Gérard Cartier est ici écrivain de complexes voyages intérieurs, celui d’un personnage, Mara, dont on ne connaît que des bribes livrées par le narrateur soucieux de développer sa propre histoire. Le récit s’achève avec deux transformations majeures : connaissance de l’amour pour l’une, acceptation de la vie pour l’autre, « on ne doit pas camper sur les tombes. lâcher la main de l’absente (…) tandis que coule, sous le parapet, la vie perpétuelle ». Tout recommence, autrement : l’essentiel consiste toujours à vouloir « l’Énumération du monde ».
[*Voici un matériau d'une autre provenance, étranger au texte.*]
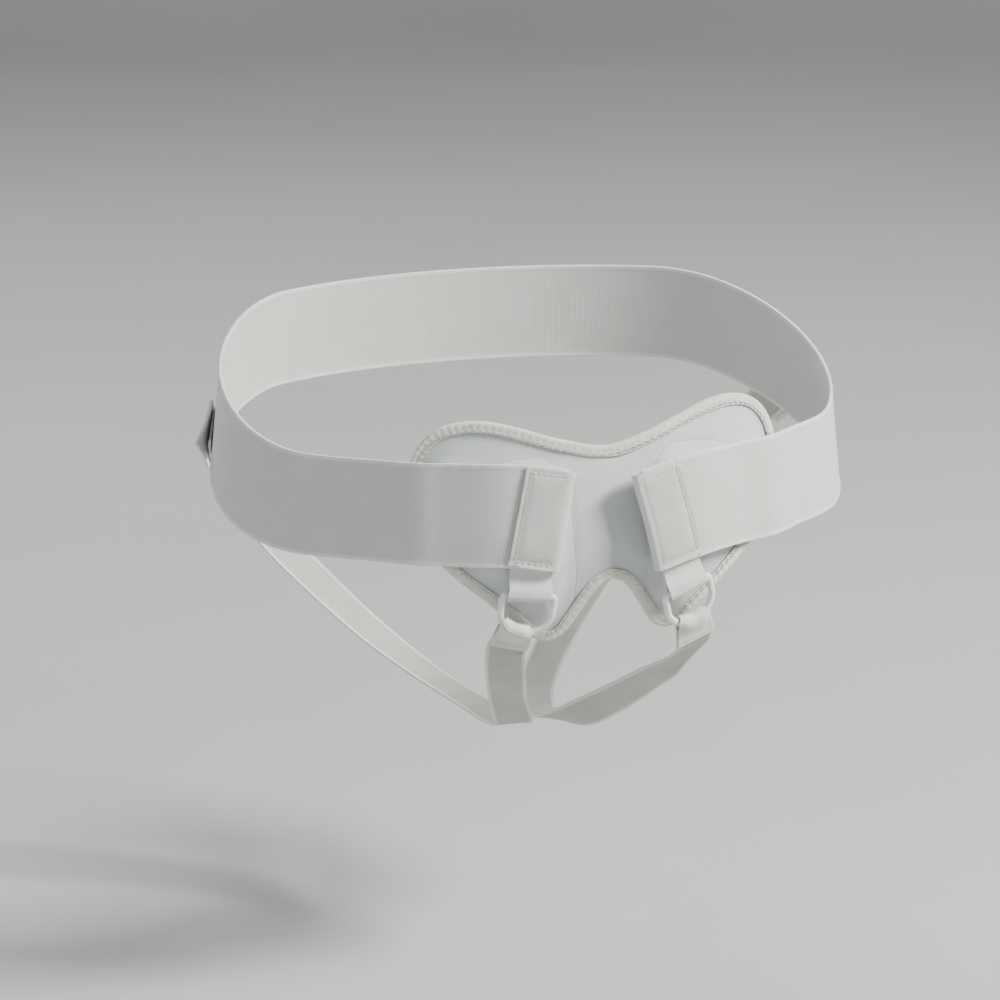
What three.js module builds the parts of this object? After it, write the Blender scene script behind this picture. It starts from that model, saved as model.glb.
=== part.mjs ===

* C’est à la fin du XIXe siècle que Raymond Roussel revendique le terme de "roman" pour La Doublure (1897), écrit en alexandrins classiques. Les romans en vers sont plus que rares au siècle suivant et leur appartenance au genre discutée. On cite toujours Le Voleur de Talan (1917), "roman" de Pierre Reverdy, Chêne et chien (1937), de Raymond Queneau, "roman en vers" comme La beauté de l’amour (1955) de Jacques Audiberti, Une vie ordinaire (1967) de Georges Perros, "roman poème".